The technique’s clean inheritance is the found-footage horror film, which took the cannibal cycle’s central device and stripped away the crime. Blair Witch and its descendants proved you could generate the “this is real” terror entirely through craft — performance, restraint, the discipline of the frame — with nothing real harmed to buy the authenticity. That is the cycle’s idea redeemed. The same lineage runs back the other way to the American films that faked a documentary provenance without a single frame of real footage, as The Texas Chain Saw Massacre did with its “true story” narration draped over pure fiction. That film got the entire effect of the fake document while keeping its hands clean, which is the pointed contrast the cannibal cycle can never win.
My argument, then, is not a recommendation and not a blanket condemnation.
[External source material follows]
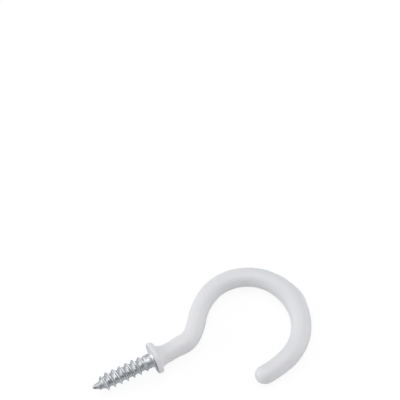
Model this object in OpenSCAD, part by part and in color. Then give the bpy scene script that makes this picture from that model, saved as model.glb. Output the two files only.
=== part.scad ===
// Vinyl-coated screw hook, lying flat as it comes to rest.
//
// A steel rod is threaded at one end, upset into a collar and bent into an open hook.
// A vinyl skin covers it from the collar's rim to the end of the hook.
//
// Before it is laid down, the screw's axis is X: the point is at -X, the origin is where
// the axis meets the collar's seat, and the hook is bent in the XY plane towards +X.
// Lengths are in millimetres, angles in degrees.

/* [Wire] */
// Diameter of the bare steel rod
wire_d = 4.6; // [4:0.1:5.6]

/* [Screw] */
// Length of the screw, from the collar's seat to the end of the point
screw_l = 21; // [16:0.1:30]
// How far the thread's crests stand over the plain shank
crest_rise = 0.4; // [0.2:0.05:0.6]
// How far the thread's roots lie under the plain shank's surface
root_depth = 0.45; // [0.2:0.05:0.6]
// Advance of the thread in one turn
thread_pitch = 2.25; // [1.8:0.05:3]
// Width of the thread's crest
crest_w = 0.2; // [0.1:0.05:0.3]
// Length of the tapered point
point_l = 4.2; // [3:0.1:6]
// Diameter of the point's blunt end
point_d = 1; // [0.6:0.1:1.4]
// Length of plain shank between the seat and the thread's end
plain_l = 1.7; // [1:0.1:4]

/* [Collar] */
// Diameter of the bare steel collar
collar_d = 8.6; // [8:0.1:12]
// Thickness of the bare steel collar
collar_t = 1.1; // [0.5:0.1:2]
// Radius on the steel collar's back edge
collar_edge_r = 0.15; // [0.05:0.05:0.3]
// Radius in the corner between the shank and the seat
seat_fillet_r = 0.4; // [0.2:0.1:0.6]
// Radius in the corner between the steel collar's back and the neck
neck_fillet_r = 0.5; // [0.2:0.1:0.8]

/* [Hook] */
// Straight length from the seat to the start of the bend
neck_l = 8.4; // [5:0.2:16]
// Radius of the bend, along the rod's centre line
bend_r = 12.6; // [8:0.2:16]
// Angle that the bend turns through before the rod curves back
bend_a = 56.5; // [40:0.5:70]
// Radius of the round hook, along the rod's centre line
hook_r = 16.2; // [12:0.2:24]
// Angle from the hook's far side round to where its tail begins
hook_end_a = 75; // [60:1:100]
// Radius of the tail, which is almost straight
tail_r = 40; // [30:1:80]
// Angle that the tail turns through
tail_a = 11; // [4:1:20]

/* [Coat] */
// Thickness of the vinyl coat
coat_t = 0.75; // [0.5:0.05:1]
// Radius on the coat's lip, beside the seat
lip_r = 0.35; // [0.2:0.05:0.5]
// Radius on the coat's edge, behind the collar
coat_edge_r = 0.55; // [0.3:0.05:0.8]
// Radius that the vinyl leaves in the corner behind the collar
coat_fillet_r = 1.4; // [0.6:0.1:2]

/* [Hidden] */
$fn = 96;

wire_r = wire_d / 2;
coated_r = wire_r + coat_t;

// The screw's core
root_r = wire_r - root_depth;
nose_r = point_d / 2;
nose_round = 0.5 * nose_r;         // bevel round the point's blunt end
thread_to = -plain_l;
runout_from = thread_to - 0.7 * thread_pitch;    // where the last groove starts to rise
runout_to = thread_to - 0.45 * thread_pitch;
// Radius of the core at places along the axis
core = [
    [-screw_l, nose_r - nose_round],
    [-screw_l + nose_round, nose_r],
    [-screw_l + point_l, root_r],
    [runout_from, root_r],
    [runout_to, wire_r],
    [0, wire_r]
];

// The thread's ridge
steps_per_turn = 24;
start_a = 26;                      // angle round the axis where the ridge starts
ridge_sink = 0.3;                  // depth of the ridge's foot inside the core
foot_w = 0.6 * thread_pitch;       // width of the ridge at its foot
knee_w = 0.3 * thread_pitch;       // width where the hollow flank meets the blade
knee_share = 0.5;                  // height of the knee, as a share of the ridge's
thread_from = -screw_l + 0.27 * point_l;
ridge_steps = floor(steps_per_turn * (thread_to - thread_from) / thread_pitch);
crest_r = wire_r + crest_rise;
// Radius of the crest at places along the axis: it starts and ends under the surface
crest = [
    [thread_from, lookup(thread_from, core) - ridge_sink / 2],
    [thread_from + 1.3 * thread_pitch, crest_r],
    [thread_to - 1.1 * thread_pitch, crest_r],
    [thread_to, wire_r - ridge_sink / 2]
];

// The collar, and where the plain rod begins behind its fillet
collar_r = collar_d / 2;
coated_collar_r = collar_r + coat_t;
coated_collar_t = collar_t + coat_t;
coat_fillet_fit = min(coat_fillet_r, coated_collar_r - coat_edge_r - coated_r);
rod_from = collar_t + neck_fillet_r;
coated_rod_from = coated_collar_t + coat_fillet_fit;

// Centres of the bend, the round hook and the tail, each of which runs on into the next
function along(a) = [cos(a), sin(a)];
bend_c = [neck_l, bend_r];
cross_a = bend_a - 90;
hook_c = bend_c + (bend_r + hook_r) * along(cross_a);
tail_c = hook_c + (hook_r - tail_r) * along(-hook_end_a);
rod_end_a = -hook_end_a - tail_a;

// Radii of the balls at the rod's end and in its joints, as shares of the rod's own
end_ball = 0.99;
joint_ball = 1.002;

// At rest the coated collar's rim and the far side of the hook touch the ground.
// The part leans about its seat, towards the hook's centre, until both are level.
lean_to = hook_c / norm(hook_c);
rim_r = coated_collar_r - coat_edge_r;
rim_x = coated_collar_t - coat_edge_r;
span = norm(hook_c) + hook_r - rim_x * lean_to.x;
lean_a = atan2(rim_r, span) - asin((coated_r - coat_edge_r) / norm([rim_r, span]));

module at_rest() {
    rotate(a = lean_a, v = [-lean_to.y, lean_to.x, 0]) children();
}

// Turns what is drawn up the Y axis, as half an outline, round the screw's axis
module turned() {
    rotate([0, 90, 0]) rotate_extrude() children();
}

// Fills an inside corner at the origin, whose sides run towards +X and +Y
module corner_fill(r) {
    difference() {
        square(r);
        translate([r, r]) circle(r);
    }
}

// Half outline of a collar from the seat up, with round edges
module collar_outline(r, t, seat_edge_r, back_edge_r) {
    square([r - seat_edge_r, t / 2]);
    translate([0, seat_edge_r]) square([r, t - seat_edge_r - back_edge_r]);
    translate([0, t / 2]) square([r - back_edge_r, t / 2]);
    translate([r - seat_edge_r, seat_edge_r]) circle(seat_edge_r);
    translate([r - back_edge_r, t - back_edge_r]) circle(back_edge_r);
}

// Moves in a coarse and a fine step, which keeps every digit of a computed place
module place(v) {
    coarse = [for (x = v) round(1000 * x) / 1000];
    translate(coarse) translate(v - coarse) children();
}

// Round bar of radius r, bent to a centre line of radius curve_r about the Z axis
module bent_bar(curve_r, r, from_a, sweep_a) {
    rotate_extrude(angle = sweep_a, start = from_a) translate([curve_r, 0]) circle(r);
}

// Ball on the rod's centre line at v, where the line runs at right angles to the angle a
module ball(v, a, r) {
    place(v) rotate([90, 0, a]) sphere(r);
}

// The bent rod from x to its rounded end. A ball closes each joint between its stretches.
module rod(r, x) {
    joints = [
        [[x, 0], -90],
        [[neck_l, 0], -90],
        [bend_c + bend_r * along(cross_a), cross_a],
        [hook_c + hook_r * along(-hook_end_a), -hook_end_a]
    ];
    translate([x, 0, 0]) rotate([0, 90, 0]) cylinder(r = r, h = neck_l - x);
    place(bend_c) bent_bar(bend_r, r, -90, bend_a);
    place(hook_c) bent_bar(hook_r, r, -hook_end_a, 180 + cross_a + hook_end_a);
    place(tail_c) bent_bar(tail_r, r, rod_end_a, tail_a);
    for (j = joints) ball(j[0], j[1], joint_ball * r);
    ball(tail_c + tail_r * along(rod_end_a), rod_end_a, end_ball * r);
}

// The screw's core and the collar, with a fillet on either side of the collar
module turned_steel() {
    turned() {
        polygon([
            [0, -screw_l],
            for (p = core) [p[1], p[0]],
            [0, 0]
        ]);
        collar_outline(collar_r, collar_t, 0, collar_edge_r);
        translate([wire_r, collar_t]) corner_fill(neck_fillet_r);
        translate([wire_r, 0]) mirror([0, 1]) corner_fill(seat_fillet_r);
        square([wire_r, rod_from]);
    }
}

// Outline of the ridge at x, as [radius, distance along the axis] from foot to foot
function ridge_outline(x) = [
    for (p = [
        [-foot_w / 2, 0],
        [-knee_w / 2, knee_share],
        [-crest_w / 2, 1],
        [crest_w / 2, 1],
        [knee_w / 2, knee_share],
        [foot_w / 2, 0]
    ])
    let(foot = lookup(x + p[0], core) - ridge_sink)
    [foot + p[1] * (lookup(x, crest) - foot), x + p[0]]
];

// The right-hand ridge that winds round the core, swept from the point to the shank
module thread_ridge() {
    corners = 6;
    cap = [[0, 1, 4], [0, 4, 5], [1, 2, 3], [1, 3, 4]];
    last = ridge_steps * corners;
    rings = [
        for (i = [0 : ridge_steps])
        let(x = thread_from + i * thread_pitch / steps_per_turn, a = start_a + i * 360 / steps_per_turn)
        [for (p = ridge_outline(x)) [p[1], p[0] * cos(a), p[0] * sin(a)]]
    ];
    polyhedron(
        points = [for (ring = rings) for (p = ring) p],
        faces = [
            for (c = cap) [c[2], c[1], c[0]],
            for (i = [0 : ridge_steps - 1], j = [0 : corners - 1])
            let(a = i * corners + j, b = i * corners + (j + 1) % corners)
            each [[a, b, a + corners], [b, b + corners, a + corners]],
            for (c = cap) [c[0] + last, c[1] + last, c[2] + last]
        ]
    );
}

module steel_hook() {
    color("silver") at_rest() {
        turned_steel();
        thread_ridge();
        rod(wire_r, rod_from);
    }
}

module vinyl_coat() {
    color("whitesmoke") at_rest() difference() {
        union() {
            turned() {
                collar_outline(coated_collar_r, coated_collar_t, lip_r, coat_edge_r);
                translate([coated_r, coated_collar_t]) corner_fill(coat_fillet_fit);
                square([coated_r, coated_rod_from]);
            }
            rod(coated_r, coated_rod_from);
        }
        turned_steel();
        rod(wire_r, rod_from);
    }
}

steel_hook();
vinyl_coat();
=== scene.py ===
"""A vinyl-coated screw hook that lies on a pale floor in soft studio light.

Both pieces are grids of rings round the rod's bent line. They follow the plain solids, and add
what those leave out: an uneven coat, a collar that sits askew, a worn thread and pitted plating.
"""

import math

import bpy
import numpy as np
from mathutils import Matrix, Vector


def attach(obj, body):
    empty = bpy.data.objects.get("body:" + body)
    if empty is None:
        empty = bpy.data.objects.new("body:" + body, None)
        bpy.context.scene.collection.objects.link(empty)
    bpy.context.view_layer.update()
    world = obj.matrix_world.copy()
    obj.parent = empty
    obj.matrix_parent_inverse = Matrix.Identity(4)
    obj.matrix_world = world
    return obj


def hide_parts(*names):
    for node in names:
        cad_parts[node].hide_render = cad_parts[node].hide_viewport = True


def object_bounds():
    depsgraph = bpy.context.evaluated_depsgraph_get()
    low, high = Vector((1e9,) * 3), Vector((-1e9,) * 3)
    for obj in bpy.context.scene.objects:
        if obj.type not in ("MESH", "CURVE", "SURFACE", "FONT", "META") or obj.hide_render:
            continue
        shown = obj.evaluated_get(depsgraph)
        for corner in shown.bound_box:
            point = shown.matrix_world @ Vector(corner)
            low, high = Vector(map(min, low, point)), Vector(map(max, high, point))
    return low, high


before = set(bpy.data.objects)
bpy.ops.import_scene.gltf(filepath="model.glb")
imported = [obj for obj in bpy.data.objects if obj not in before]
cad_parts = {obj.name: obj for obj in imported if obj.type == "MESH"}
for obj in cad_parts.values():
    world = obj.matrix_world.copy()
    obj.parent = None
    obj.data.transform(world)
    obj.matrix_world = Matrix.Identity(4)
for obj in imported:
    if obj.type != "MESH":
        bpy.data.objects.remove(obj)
cad_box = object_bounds()

scene = bpy.context.scene
scene.view_settings.view_transform = "Standard"

# ---------------------------------------------------------------- sizes, in millimetres

MM = 0.001

WIRE_R = 2.3
SCREW_L, ROOT_R, CREST_R = 21.0, 1.85, 2.7
PITCH, POINT_L, NOSE_R, PLAIN_L = 2.25, 4.2, 0.5, 1.7
COLLAR_R, COLLAR_T, COLLAR_EDGE_R = 4.3, 1.1, 0.15
SEAT_FILLET_R, NECK_FILLET_R = 0.4, 0.5
NECK_L, BEND_R, BEND_A = 8.4, 12.6, math.radians(56.5)
HOOK_R, HOOK_END_A = 16.2, math.radians(75)
TAIL_R, TAIL_A = 40.0, math.radians(11)
COAT_T, LIP_R, COAT_EDGE_R, COAT_FILLET_R = 0.75, 0.35, 0.55, 1.4

# The thread: where it starts and ends, and where its last groove runs out on the shank
START_A = math.radians(26)
THREAD_FROM, THREAD_TO = -SCREW_L + 0.27 * POINT_L, -PLAIN_L
RUNOUT_FROM, RUNOUT_TO = THREAD_TO - 0.7 * PITCH, THREAD_TO - 0.45 * PITCH
RIDGE_SINK = 0.15

COATED_R = WIRE_R + COAT_T
COATED_COLLAR_R, COATED_COLLAR_T = COLLAR_R + COAT_T, COLLAR_T + COAT_T

# Centres of the bend, the round hook and the tail
BEND_C = np.array([NECK_L, BEND_R])
HOOK_C = BEND_C + (BEND_R + HOOK_R) * np.array([math.sin(BEND_A), -math.cos(BEND_A)])
TAIL_C = HOOK_C + (HOOK_R - TAIL_R) * np.array([math.cos(HOOK_END_A), -math.sin(HOOK_END_A)])

# Distances along the rod from the seat to the bend, the round hook, the tail and the end
BEND_S = NECK_L
HOOK_S = BEND_S + BEND_R * BEND_A
TAIL_S = HOOK_S + HOOK_R * (math.pi / 2 + BEND_A + HOOK_END_A)
END_S = TAIL_S + TAIL_R * TAIL_A
END_BALL = 0.99  # radius of the rounded end, as a share of the rod's

# The part leans about its seat until the collar's rim and the far side of the hook touch the floor
REACH = float(np.linalg.norm(HOOK_C))
LEAN_TO = HOOK_C / REACH
RIM_R, RIM_X = COATED_COLLAR_R - COAT_EDGE_R, COATED_COLLAR_T - COAT_EDGE_R
SPAN = REACH + HOOK_R - RIM_X * LEAN_TO[0]
LEAN_A = math.atan2(RIM_R, SPAN) - math.asin((COATED_R - COAT_EDGE_R) / math.hypot(RIM_R, SPAN))
AT_REST = np.array(Matrix.Rotation(LEAN_A, 3, Vector((-LEAN_TO[1], LEAN_TO[0], 0))))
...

It is that the cannibal film is essential to understanding how the fake documentary works and why it is dangerous, and that its most famous entry is a permanent object lesson in the ethics of authenticity. The genre wanted you to believe, and it was willing to make part of the illusion real to close the gap. That willingness is the whole moral of the story. The audience’s hunger for the authentic can be fed responsibly, through craft, or irresponsibly, through harm — and the cannibal cycle stands as the record of a moment when a group of talented filmmakers chose the second and left an argument they could not win. The form outgrew them. The films remain as the warning attached to the invention.